As a new user, I'm enjoying Mastodon's vibe so far but the one thing that is a letdown is the trending hashtags. I've been checking them regularly over the past couple of weeks and it seems like they're pretty much always like this.

Even on days with big news stories, people on Mastodon are only talking about what day of the week it is like company employees on some internal message board?

Is there anything that can be done to liven them up a bit?

148 comments
  • This is an issue I’ve had with many social media sites, it can be really difficult to find content that is interesting to you. Sure the bigger sites will have some sort of recommendation algorithm but that breaks down at two places. The first, if you don’t follow or engage with enough content it doesn’t know what to recommend you (but how do you find content to follow and engage with if you are are new). The second, you start to notice a pattern with the recommendations especially on something like YouTube. I get recommended the same like 20-40 videos even when I mark “not interested.”

  • Can't believe I haven't seen this said here but check against other instances. Some instances have stuff in the trending tab set to manual approval. I've noticed this in particular with my trending tab posts section on tech.lgbt

  • Kinda curious to what kind of content you expect to see more in Mastodon. The little I've looked at some instances, I've thought "so this is what a saner twitter looks like", which I agree, looks boring.

    Then again, I've always found the idea of twitter boring. Too much noise

  • If you have any specific hobbies / fandoms / communities you're interested in, you could see if there are instances specific to those interests you could migrate your account to. The local feed and local hashtags are sometimes way more interesting if you're on an instance you jive with.

  • For a long while, before the twitter implosion, hardly anyone used them at all. My thought is it just never caught on for the most part. With the ability to follow tags now and more twitter migratees it seems to be more common to see them but still doesn't seem as much of a standard practice as with other sites.

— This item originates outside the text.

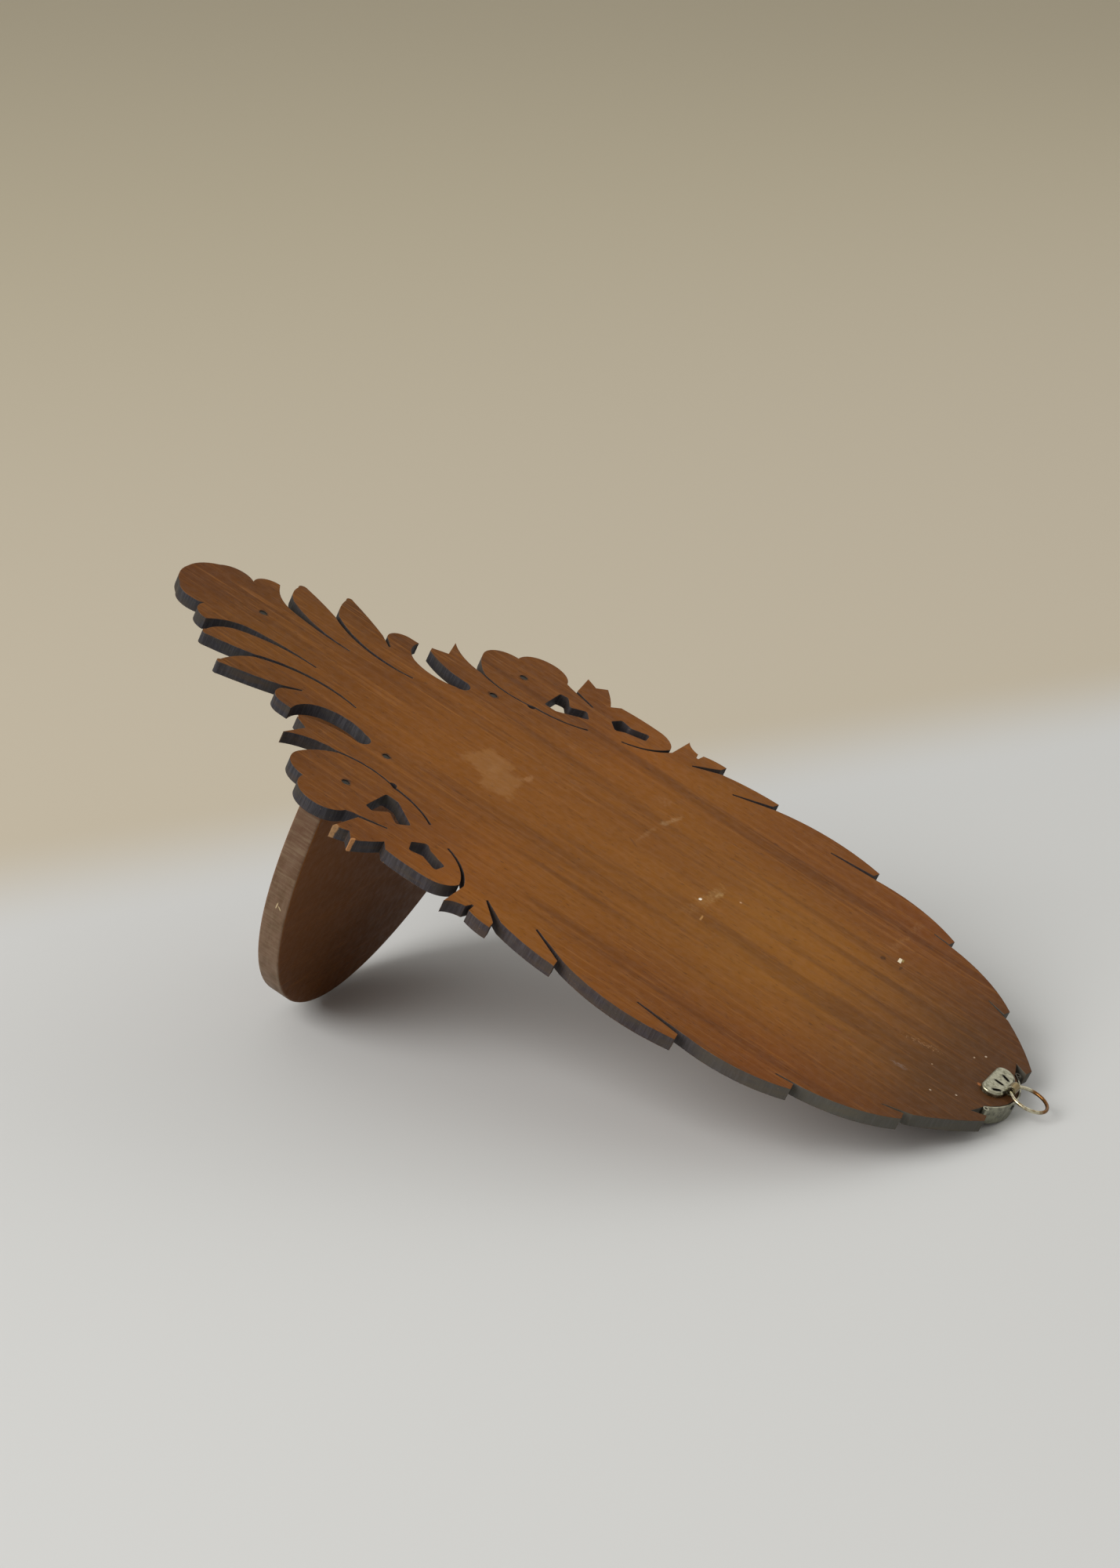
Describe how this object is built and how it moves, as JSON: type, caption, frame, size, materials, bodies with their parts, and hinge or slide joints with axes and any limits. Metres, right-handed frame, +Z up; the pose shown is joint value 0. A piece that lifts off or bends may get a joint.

  • I actually use an ad blocker to block that section on the instance I use. "Trending" anything is of zero interest to me on any platform. It's anti-interesting when it's on a platform whose selling point is hand-curation.

  • I don't know, but to me this isn't really dull. I wonder if it is matched with actual current events? Like, for example, if an earthquake, #earthquake and similar hashtags will show on trending section

    • That doesn't seem to be the case. For example, on the day that Threads was launched there was plenty of people tagging #Threads, but it wasn't mentioned in this list.